THE PROBLEM:
Please output the data below exactly as given, starting at its first line and stopping after the line that contains "# ---- Operators".

DATA SECTION:

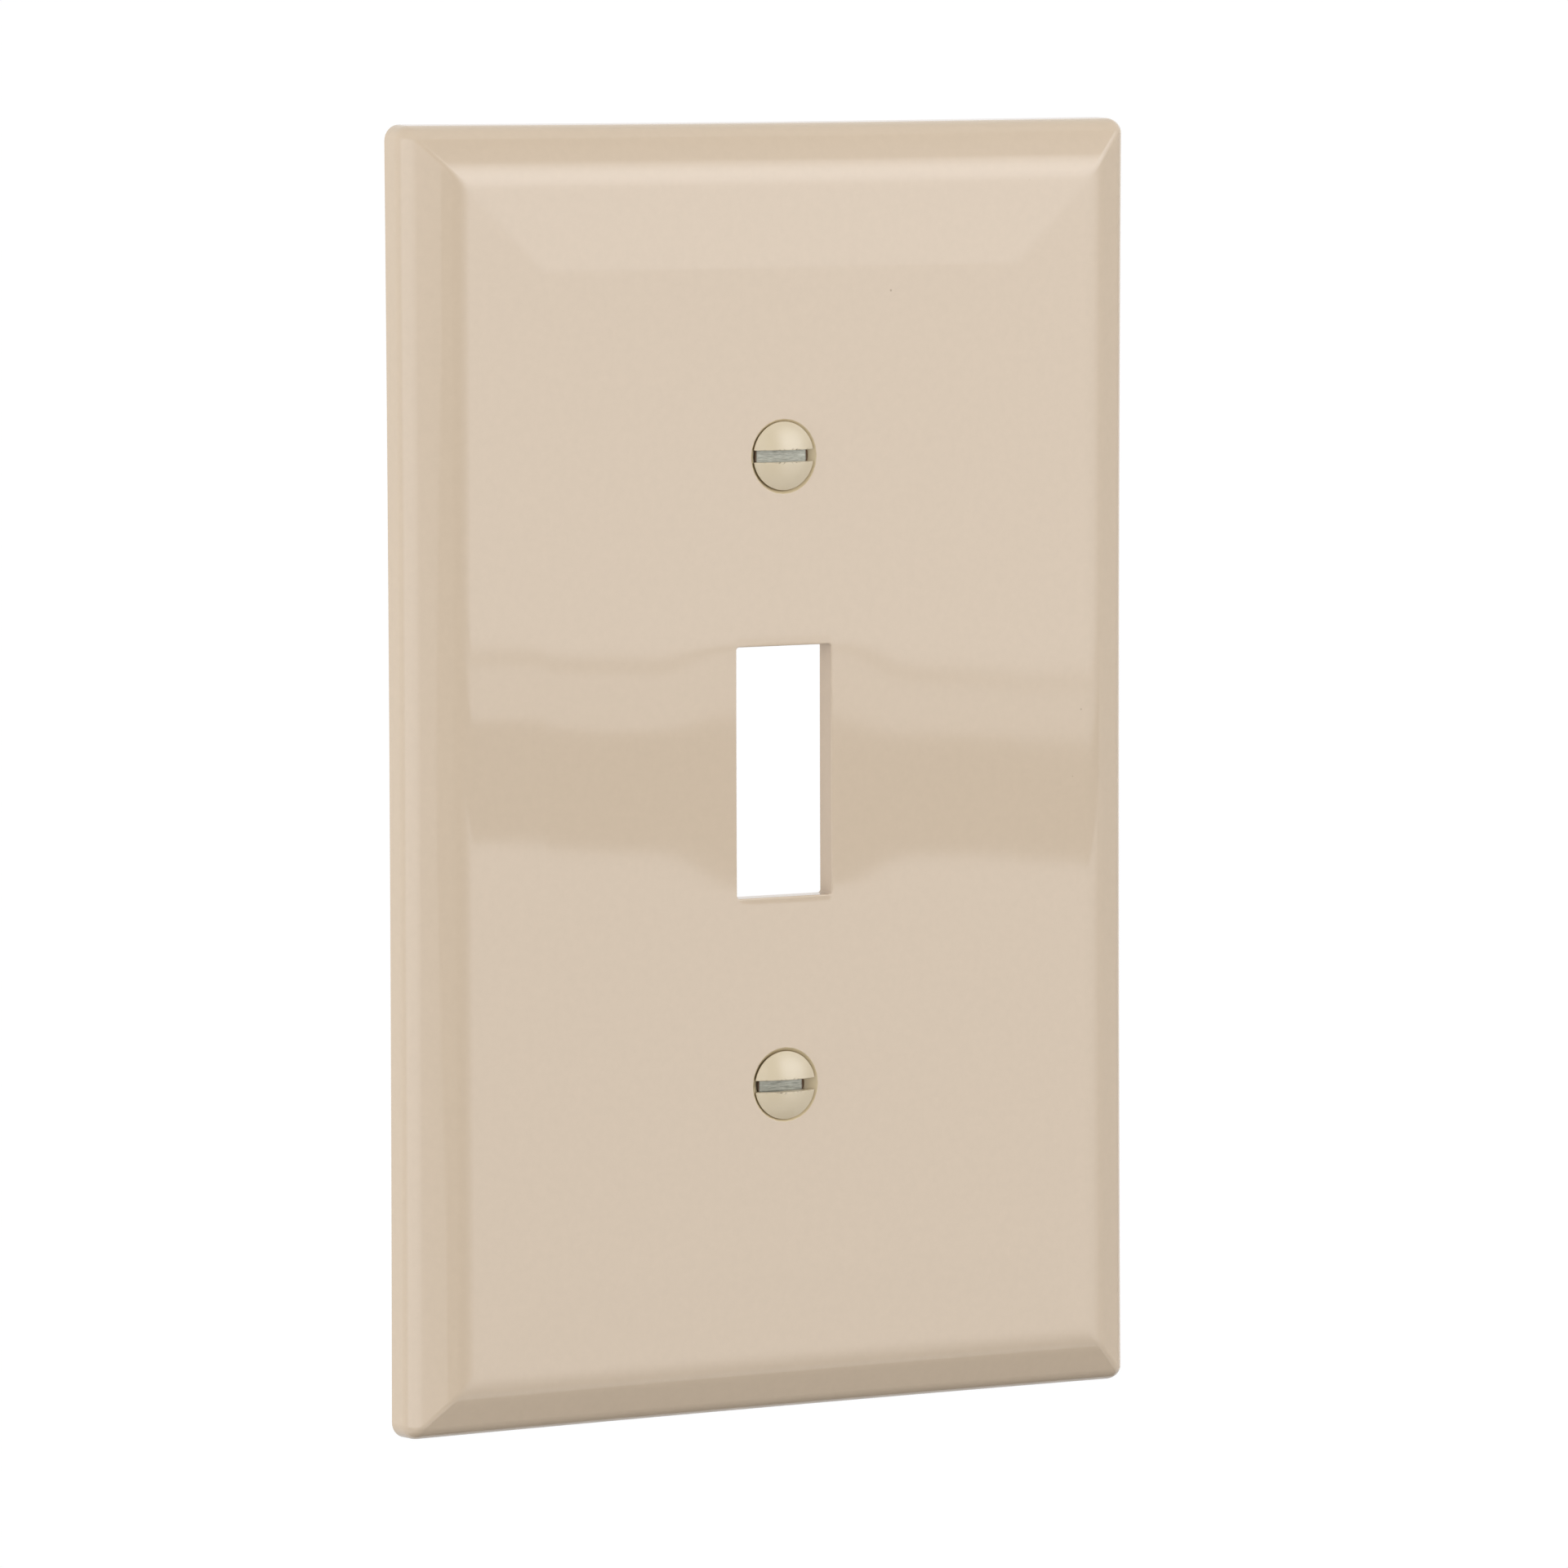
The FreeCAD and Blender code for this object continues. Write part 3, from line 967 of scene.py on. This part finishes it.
def screw_finish(finishes, skin_group):
    """Painted head over zinc plating, which shows bare in the slot and on the shank, with painted
    shade at the ends of the slot's floor.
    """
    material, tree, shader = new_material("screw_finish")
    place = node(tree, "ShaderNodeTexCoord").outputs["Object"]
    # The paint attribute: 1 painted, 0 bare, -1 painted shade at the ends of the slot's floor
    cover = node(tree, "ShaderNodeAttribute", attribute_name="paint_cover").outputs["Fac"]
    skin = use_skin(tree, skin_group, place, mottle=1500.0, grain=6000.0, speck=900.0)
    ragged = node(tree, "ShaderNodeMath", operation="MULTIPLY_ADD")
    join(tree, skin.outputs["Mottle"], ragged.inputs[0])
    ragged.inputs[1].default_value = 0.3
    join(tree, cover, ragged.inputs[2])
    painted = spread(tree, ragged.outputs["Value"], 0.55, 0.8, 0.0, 1.0)
    paint = mixed(tree, skin.outputs["Mottle"], shaded(finishes.paint, 0.96), finishes.paint)
    stretch = node(tree, "ShaderNodeMapping")
    stretch.inputs["Scale"].default_value = (0.12, 1.0, 1.0)
    join(tree, place, stretch.inputs["Vector"])
    scratches = noise(tree, stretch.outputs["Vector"], scale=9000.0, detail=3.0, roughness=0.6)
    worn = spread(tree, scratches, 0.35, 0.65, 0.0, 1.0)
    zinc = mixed(tree, worn, shaded(finishes.zinc, 0.7), shaded(finishes.zinc, 1.2))
    # Painted shade: the ends of the slot's floor turn near-black brown
    zinc = mixed(tree, spread(tree, cover, -0.7, -0.2, 1.0, 0.0), zinc, finishes.painted_slot_shade)
    join(tree, mixed(tree, painted, zinc, paint), shader.inputs["Base Color"])
    join(tree, spread(tree, painted, 0.0, 1.0, 0.85, 0.0), shader.inputs["Metallic"])
    join(tree, spread(tree, painted, 0.0, 1.0, 0.4, 0.23), shader.inputs["Roughness"])
    scored = bumped(tree, scratches, distance=1e-5, strength=0.4)
    join(tree, scored, shader.inputs["Normal"])
    return material


# ---- Operators --------------------------------------------------------------------------------


def shared_skin():
    return bpy.data.node_groups.get("moulded_skin") or moulded_skin_group()


class MakeCover(bpy.types.Operator):
    """Build the moulded cover in place of its plain solid"""

    bl_idname = "wall_plate.make_cover"
    bl_label = "Make Cover"

    def execute(self, context):
        sizes = context.scene.cover_sizes
        mesh = bmesh.new()
        ceiling_in = cover_shell(mesh, sizes)
        ribs = cut_grid(mesh, sizes, ceiling_in)
        open_toggle(mesh, sizes)
        for at_z in SCREW_HEIGHTS.values():
            screw_hole(mesh, sizes, at_z)
        raise_ribs(mesh, sizes, *ribs)
        relax_mould(mesh, sizes)
        finishes = context.scene.finishes
        skin = shared_skin()
        materials = [
            plate_plastic("plate_plastic", finishes.plastic, finishes, skin, shine=0.5),
            # Painted light: a lighter, more saturated copy of the plastic for the screw seats
            plate_plastic("seat_plastic", finishes.seat, finishes, skin, shine=0.2),
            # Painted shade: a darker copy of the plastic for the walls of the toggle opening
            plate_plastic("wall_plastic", finishes.opening, finishes, skin, shine=0.3),
        ]
        mark_recesses(mesh, sizes)
        piece = finish_piece(mesh, "moulded_cover", materials, SHARP_DEGREES)
        soften(piece, sizes.edge_radius, segments=2)
        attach(piece, "plate")
        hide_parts("wall_plate")
        return {"FINISHED"}


class MakeScrews(bpy.types.Operator):
    """Build the two slotted screws in place of their plain solids"""

    bl_idname = "wall_plate.make_screws"
    bl_label = "Make Screws"

    def execute(self, context):
        sizes = context.scene.screw_sizes
        finish = screw_finish(context.scene.finishes, shared_skin())
        depths = {"screw_above": sizes.slot_depth_above, "screw_below": sizes.slot_depth_below}
        for body, depth in depths.items():
            make_screw(body, sizes, depth, [finish])
        return {"FINISHED"}


def stage_card(name, place, aim, size, material):
    """A flat card that faces a point, seen by the lights and reflections but not by the camera."""
    mesh = bmesh.new()
    bmesh.ops.create_grid(mesh, x_segments=1, y_segments=1, size=0.5)
    bmesh.ops.scale(mesh, vec=(*size, 1), verts=mesh.verts[:])
    card = put_in_scene(mesh, name, [material])
    card.location = place
    card.rotation_mode = "QUATERNION"
    card.rotation_quaternion = (Vector(aim) - Vector(place)).to_track_quat("Z", "Y")
    card.visible_camera = False


def glowing_material(name, up_stops, side_stops, gaps):
    """Light whose radiance follows (place, radiance) stops up the card and a share across it.

    Each gap is a crisp band across the card, as (low, high, edge, share of the light left).
    """
    material, tree, shader = new_material(name)
    tree.nodes.remove(shader)
    glow = node(tree, "ShaderNodeEmission")
    glow.inputs["Color"].default_value = LIGHT_COLOUR
    place = node(tree, "ShaderNodeSeparateXYZ")
    join(tree, node(tree, "ShaderNodeTexCoord").outputs["Object"], place.inputs["Vector"])
    strength = product(
        tree,
        stepped(tree, place.outputs["Y"], up_stops),
        stepped(tree, place.outputs["X"], side_stops),
    )
    leaning = node(tree, "ShaderNodeMath", operation="MULTIPLY_ADD")
    join(tree, place.outputs["X"], leaning.inputs[0])
    leaning.inputs[1].default_value = -GAP_LEAN
    join(tree, place.outputs["Y"], leaning.inputs[2])
    for low, high, edge, left in gaps:
        below = spread(tree, leaning.outputs["Value"], low, low + edge, 1.0, left)
        above = spread(tree, leaning.outputs["Value"], high - edge, high, 0.0, 1.0 - left)
        both = node(tree, "ShaderNodeMath", operation="ADD")
        join(tree, below, both.inputs[0])
        join(tree, above, both.inputs[1])
        strength = product(tree, strength, both.outputs["Value"])
    join(tree, strength, glow.inputs["Strength"])
    join(tree, glow.outputs["Emission"], tree.nodes["Material Output"].inputs["Surface"])
    return material


def stepped(tree, value, stops):
    """A value that runs straight between (place, value) stops."""
    low, high = stops[0][0], stops[-1][0]
    peak = max(stop[1] for stop in stops)
    share = spread(tree, value, low, high, 0.0, 1.0)
    ramp = node(tree, "ShaderNodeValToRGB")
    shades = ramp.color_ramp.elements
    while len(shades) < len(stops):
        shades.new(0.5)
    for shade, stop in zip(shades, stops):
        level = stop[1] / peak
        shade.position = (stop[0] - low) / (high - low)
        shade.color = (level, level, level, 1.0)
    join(tree, share, ramp.inputs["Fac"])
    scaled = node(tree, "ShaderNodeMath", operation="MULTIPLY")
    join(tree, ramp.outputs["Color"], scaled.inputs[0])
    scaled.inputs[1].default_value = peak
    return scaled.outputs["Value"]


def matt_material(name, shade):
    """A matt grey for the floor and the cards of the stage."""
    material, tree, shader = new_material(name)
    shader.inputs["Base Color"].default_value = (shade, shade, shade, 1.0)
    shader.inputs["Roughness"].default_value = 0.9
    shader.inputs["Specular IOR Level"].default_value = 0.0
    return material


class MakeStudio(bpy.types.Operator):
    """Set up the floor, the lights and the camera"""

    bl_idname = "wall_plate.make_studio"
    bl_label = "Make Studio"

    def execute(self, context):
        settings = context.scene.studio
        context.scene.view_settings.view_transform = "Standard"
        self.add_camera(context, settings)
        self.add_world(context, settings)
        self.add_floor(settings)
        self.add_lights()
        return {"FINISHED"}

    def add_camera(self, context, settings):
        data = bpy.data.cameras.new("camera")
        data.lens = settings.lens
        data.sensor_width = 36.0
        data.clip_end = 30.0
        camera = bpy.data.objects.new("camera", data)
        context.scene.collection.objects.link(camera)
        turn = Matrix.Rotation(settings.yaw, 4, "Z")
        turn = turn @ Matrix.Rotation(math.pi / 2 - settings.pitch, 4, "X")
        turn = turn @ Matrix.Rotation(settings.roll, 4, "Z")
        offset = Vector((settings.shift_right, settings.shift_up, settings.distance))
        camera.matrix_world = Matrix.Translation(turn @ offset) @ turn
        context.scene.camera = camera

    def add_world(self, context, settings):
        world = bpy.data.worlds.new("studio")
        context.scene.world = world
        world.use_nodes = True
        tree = world.node_tree
        background = tree.nodes["Background"]
        background.inputs["Color"].default_value = (1.0, 1.0, 1.0, 1.0)
        direction = node(tree, "ShaderNodeSeparateXYZ")
        join(tree, node(tree, "ShaderNodeTexCoord").outputs["Generated"], direction.inputs["Vector"])
        strength = spread(tree, direction.outputs["Z"], 0.3, 0.8, settings.sky, settings.zenith)
        join(tree, strength, background.inputs["Strength"])

    def add_floor(self, settings):
        mesh = bmesh.new()
        bmesh.ops.create_circle(mesh, cap_ends=True, segments=64, radius=settings.floor_radius)
        bmesh.ops.translate(mesh, vec=(0, 0, -settings.floor_drop), verts=mesh.verts[:])
        floor = put_in_scene(mesh, "floor", [matt_material("pale_floor", 0.82)])

    def add_lights(self):
        """A tall soft light with a dark gap, a side light, and dark cards that shape the bevels."""
        black = matt_material("black_card", 0.004)
        dark = matt_material("dark_card", 0.22)
        grey = matt_material("grey_card", 0.45)
        up_stops = [
            (-1.3, 0.0), (-0.9, 0.4), (-0.56, 1.2), (-0.30, 1.85), (-0.13, 1.9), (-0.08, 2.15),
            (-0.018, 2.2), (0.008, 2.25), (0.04, 2.85), (0.12, 2.95), (0.22, 3.6), (0.37, 4.1),
            (0.51, 4.2), (0.70, 3.7), (0.95, 2.3), (1.15, 0.9), (1.35, 0.0),
        ]
        side_stops = [
            (-1.08, 0.1), (-0.95, 0.35), (-0.6, 0.75), (-0.25, 1.0), (0.14, 1.0), (0.26, 0.6),
            (0.42, 0.2), (0.6, 0.0),
        ]
        gaps = [
            (-0.1165, -0.0915, 0.0008, 0.1), (-0.0915, -0.082, 0.0008, 0.75),
            (-0.082, -0.0775, 0.0012, 0.33),
        ]
        glow = glowing_material("tall_light", up_stops, side_stops, gaps)
        self.add_card("tall_light", 29.6, 0.0, LIGHT_DISTANCE, (2.2, 2.7), glow)
        across = [(-1.05, 0.3), (-0.9, 0.5), (-0.6, 0.8), (-0.15, 1.0), (0.65, 1.0), (1.05, 0.4)]
        side = glowing_material("side_light", [(-0.5, 2.35), (0.5, 2.35)], across, [])
        self.add_card("side_light", -66, 0.0, LIGHT_DISTANCE, (2.1, 1.0), side)
        self.add_card("camera_card", -14.5, -0.12, 1.5, (0.62, 0.5), dark)
        self.add_card("right_card", 92, -0.1, LIGHT_DISTANCE, (0.8, 0.9), grey)
        stage_card("low_card", (0.05, -0.03, -0.36), (0.05, -0.03, 0), (0.55, 0.42), black)

    def add_card(self, name, azimuth, height, distance, size, material):
        """A card that stands upright round the plate, turned towards it. The azimuth is in degrees."""
        around = math.radians(azimuth)
        place = (math.sin(around) * distance, -math.cos(around) * distance, height)
        stage_card(name, place, (0, 0, height), size, material)


class WallPlatePanel(bpy.types.Panel):
    """Sizes and finishes of the wall plate"""

    bl_idname = "VIEW3D_PT_wall_plate"
    bl_label = "Wall Plate"
    bl_space_type = "VIEW_3D"
    bl_region_type = "UI"
    bl_category = "Wall Plate"

    def draw(self, context):
        for name in SETTINGS:
            group = getattr(context.scene, name)
            box = self.layout.box()
            for key in group.__annotations__:
                box.prop(group, key)
        for operator in OPERATORS:
            self.layout.operator(operator.bl_idname)


SETTINGS = {
    "cover_sizes": CoverSizes,
    "screw_sizes": ScrewSizes,
    "finishes": Finishes,
    "studio": StudioSettings,
}
OPERATORS = [MakeCover, MakeScrews, MakeStudio]


def register():
    for name, group in SETTINGS.items():
        bpy.utils.register_class(group)
        setattr(bpy.types.Scene, name, PointerProperty(type=group))
    for operator in OPERATORS:
        bpy.utils.register_class(operator)
    bpy.utils.register_class(WallPlatePanel)


def unregister():
    bpy.utils.unregister_class(WallPlatePanel)
    for operator in OPERATORS:
        bpy.utils.unregister_class(operator)
    for name, group in SETTINGS.items():
        delattr(bpy.types.Scene, name)
        bpy.utils.unregister_class(group)


def main():
    register()
    bpy.ops.wall_plate.make_studio()
    bpy.ops.wall_plate.make_cover()
    bpy.ops.wall_plate.make_screws()


if __name__ == "__main__":
    main()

FINAL RESULT:
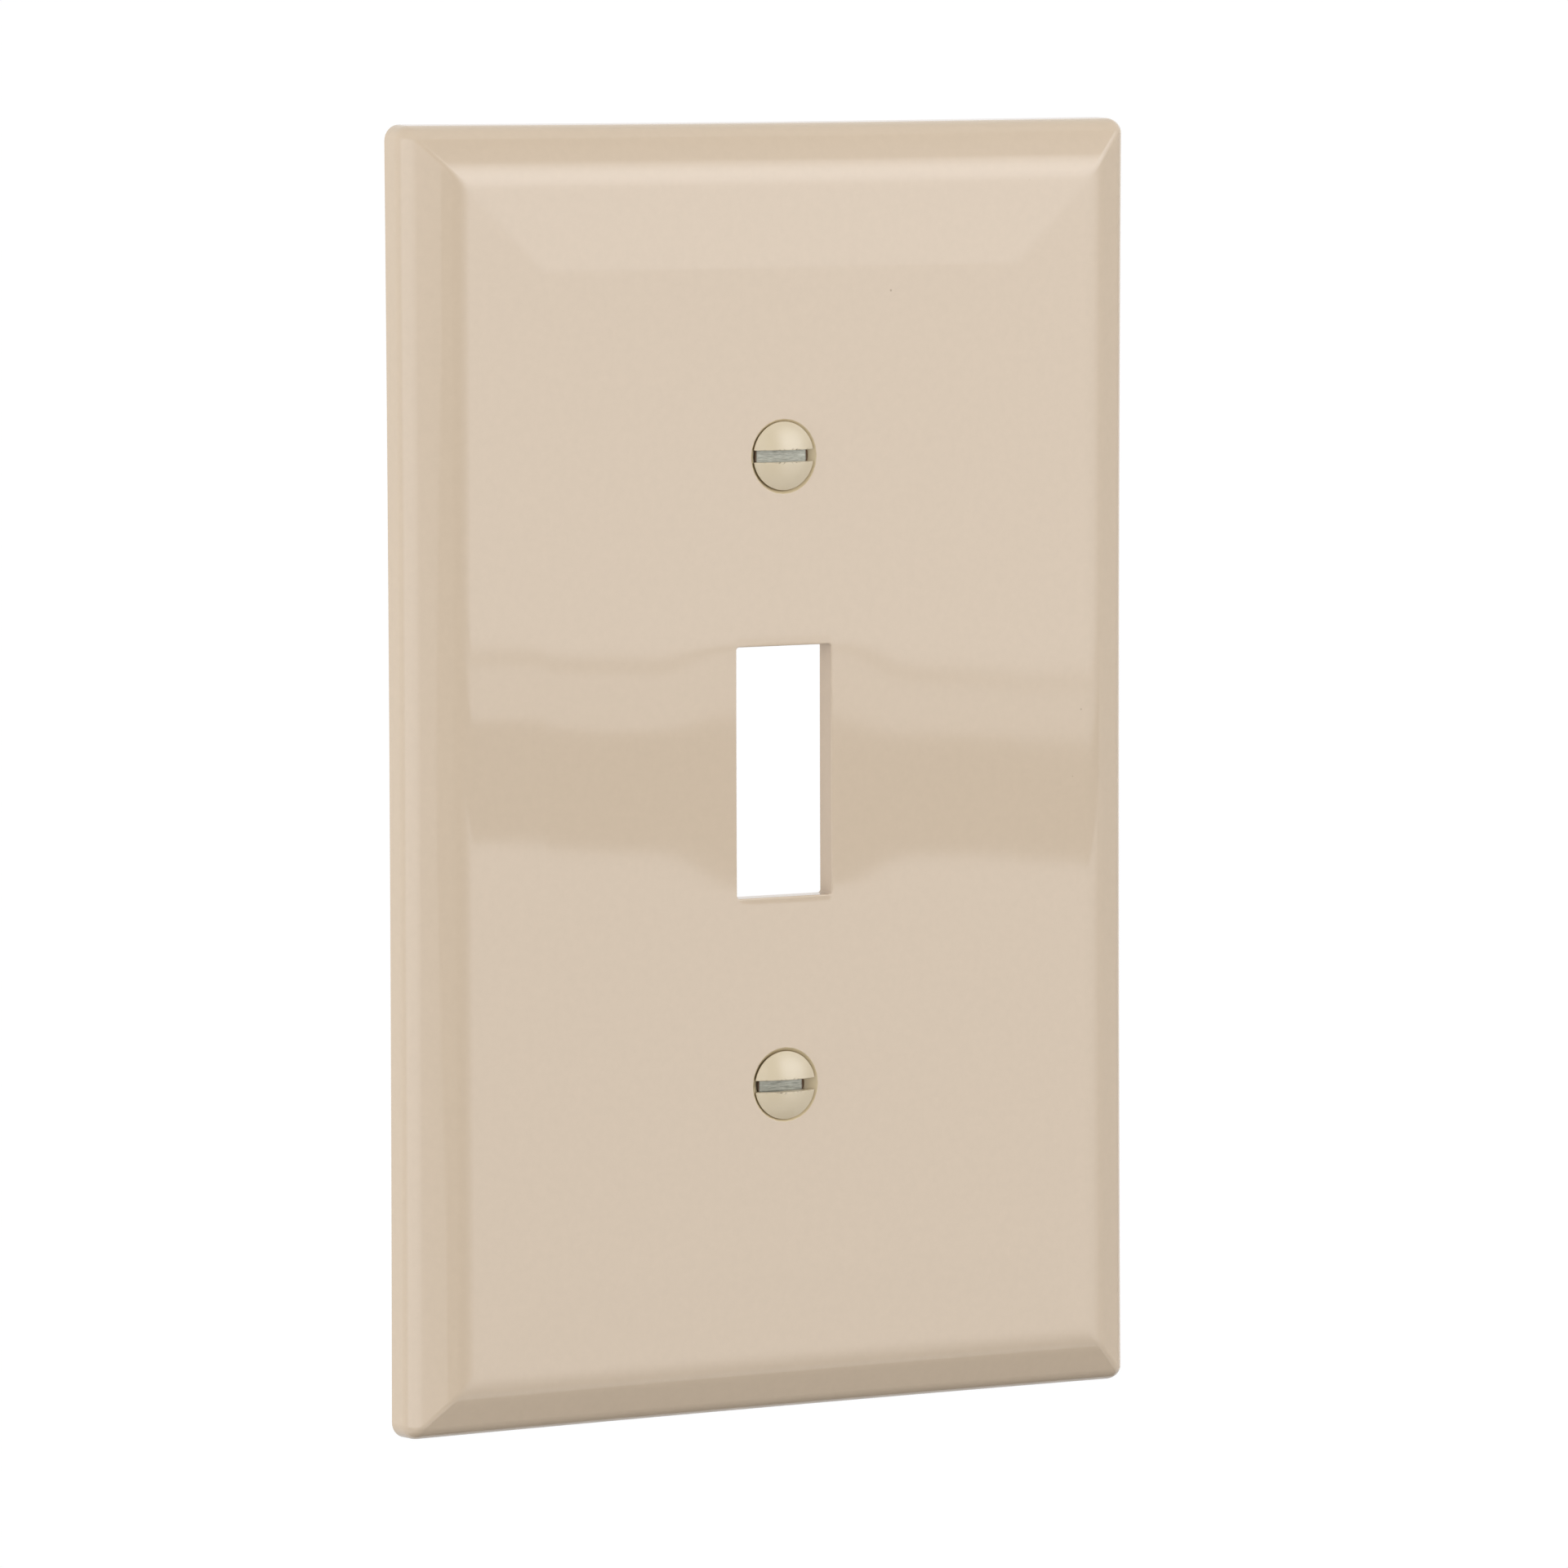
The FreeCAD and Blender code for this object continues. Write part 3, from line 967 of scene.py on. This part finishes it.
def screw_finish(finishes, skin_group):
    """Painted head over zinc plating, which shows bare in the slot and on the shank, with painted
    shade at the ends of the slot's floor.
    """
    material, tree, shader = new_material("screw_finish")
    place = node(tree, "ShaderNodeTexCoord").outputs["Object"]
    # The paint attribute: 1 painted, 0 bare, -1 painted shade at the ends of the slot's floor
    cover = node(tree, "ShaderNodeAttribute", attribute_name="paint_cover").outputs["Fac"]
    skin = use_skin(tree, skin_group, place, mottle=1500.0, grain=6000.0, speck=900.0)
    ragged = node(tree, "ShaderNodeMath", operation="MULTIPLY_ADD")
    join(tree, skin.outputs["Mottle"], ragged.inputs[0])
    ragged.inputs[1].default_value = 0.3
    join(tree, cover, ragged.inputs[2])
    painted = spread(tree, ragged.outputs["Value"], 0.55, 0.8, 0.0, 1.0)
    paint = mixed(tree, skin.outputs["Mottle"], shaded(finishes.paint, 0.96), finishes.paint)
    stretch = node(tree, "ShaderNodeMapping")
    stretch.inputs["Scale"].default_value = (0.12, 1.0, 1.0)
    join(tree, place, stretch.inputs["Vector"])
    scratches = noise(tree, stretch.outputs["Vector"], scale=9000.0, detail=3.0, roughness=0.6)
    worn = spread(tree, scratches, 0.35, 0.65, 0.0, 1.0)
    zinc = mixed(tree, worn, shaded(finishes.zinc, 0.7), shaded(finishes.zinc, 1.2))
    # Painted shade: the ends of the slot's floor turn near-black brown
    zinc = mixed(tree, spread(tree, cover, -0.7, -0.2, 1.0, 0.0), zinc, finishes.painted_slot_shade)
    join(tree, mixed(tree, painted, zinc, paint), shader.inputs["Base Color"])
    join(tree, spread(tree, painted, 0.0, 1.0, 0.85, 0.0), shader.inputs["Metallic"])
    join(tree, spread(tree, painted, 0.0, 1.0, 0.4, 0.23), shader.inputs["Roughness"])
    scored = bumped(tree, scratches, distance=1e-5, strength=0.4)
    join(tree, scored, shader.inputs["Normal"])
    return material


# ---- Operators --------------------------------------------------------------------------------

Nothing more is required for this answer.